How to Choose a Pre-Fab Chicken Coop
Building a chicken coop isn’t always the best — or cheapest — way to house your backyard chickens. Many affordable pre-fab chicken coops are on the market. However, you need to know how to choose a chicken coop that fits your needs and keeps your flock safe. Whether you are looking at cages, shelter-and-run units, or a repurposed shed, all coops must meet these requirements.
Does the location of the doors make it easy to feed and water the chickens or collect eggs? The doors need to be close enough to the nest boxes to allow you to easily reach in and gather eggs. There also needs to be a door where the feed and water dishes are located, and it should be wide enough to allow you to insert and remove the dishes.
Is the flooring easy to clean? The absence of a floor can be a good option because it allows you to move the coop around on grass, set it on cement, or provide a wood base, and then move the coop to clean it. Wire floors with trays under them to collect waste are another good option. Solid floors are the least desirable because cleaning them in small coops is often difficult. Even if floors are removable, they require more frequent care.

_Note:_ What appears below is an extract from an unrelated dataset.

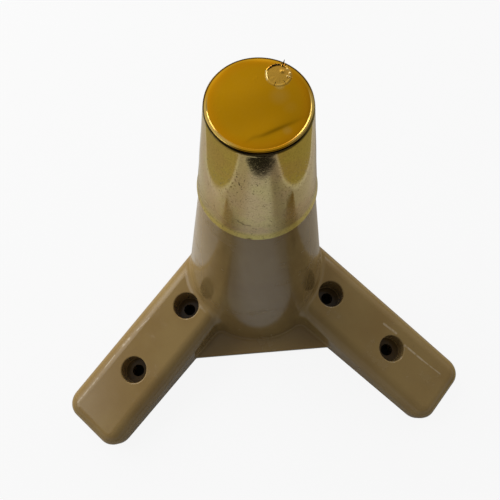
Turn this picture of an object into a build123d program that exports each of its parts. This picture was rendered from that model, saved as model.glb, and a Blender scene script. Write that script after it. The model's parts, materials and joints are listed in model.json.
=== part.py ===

If the floor is wire, does it feel smooth, and are the spaces small enough to prevent a chicken’s foot from slipping through? These considerations protect your chickens from injury.
Is the floor sturdy enough that it won’t sag under the weight of birds and bedding? Sagging floors are uncomfortable for the chickens and look unsightly.
If predators such as dogs and other large animals are a problem, is the housing sturdy enough to protect the chickens? The mesh on housing should be sturdy wire, not plastic or chicken wire. Doors should have good latches.
If you live in the city or have neighbors close by, does the housing look neat? As a matter of respect for your neighbors and to avoid the hassle of dealing with potential complaints, you should choose housing that’s easy on the eye.
Can the housing stand up to the local weather? If the housing will be outside, make sure it’s suitable for your area. The shelter should always have a waterproof top. In cold areas, the shelter should have thick walls or some form of insulation.
Is there room for a nesting box? If the housing will be outside, make sure it’s suitable for your area. The shelter should always have a waterproof top. In cold areas, the shelter should have thick walls or some form of insulation.
If you’re going to keep laying hens, or layers, you need either built-in nest boxes or room to place these boxes where they can be easily accessed. Chickens also like to have a roost, something to perch on off the floor. Some pre-built shelters have a slide-out pan or door under the roost. Because most of the manure in the shelter collects under the roost area, this is a very desirable feature.
If the housing you choose doesn’t have a slide-out pan or door under the roost to facilitate cleaning, you may want to install a pit under the roosting area or lay a flat board under the roost that can be removed and scraped.
It always helps to see what you’re buying in person, so you can try opening doors, sliding out floors, and so on. If a friend or relative has purchased housing for chickens, take a close look at it to see whether something similar would be right for you.
If you are using a catalog or Web site, keep in mind that the picture may not give you a good idea of what you are thinking of buying. Make sure to look at the description too — it should tell you the dimensions, the weight, and what materials the coop is made from. If you have questions, call sellers and ask them.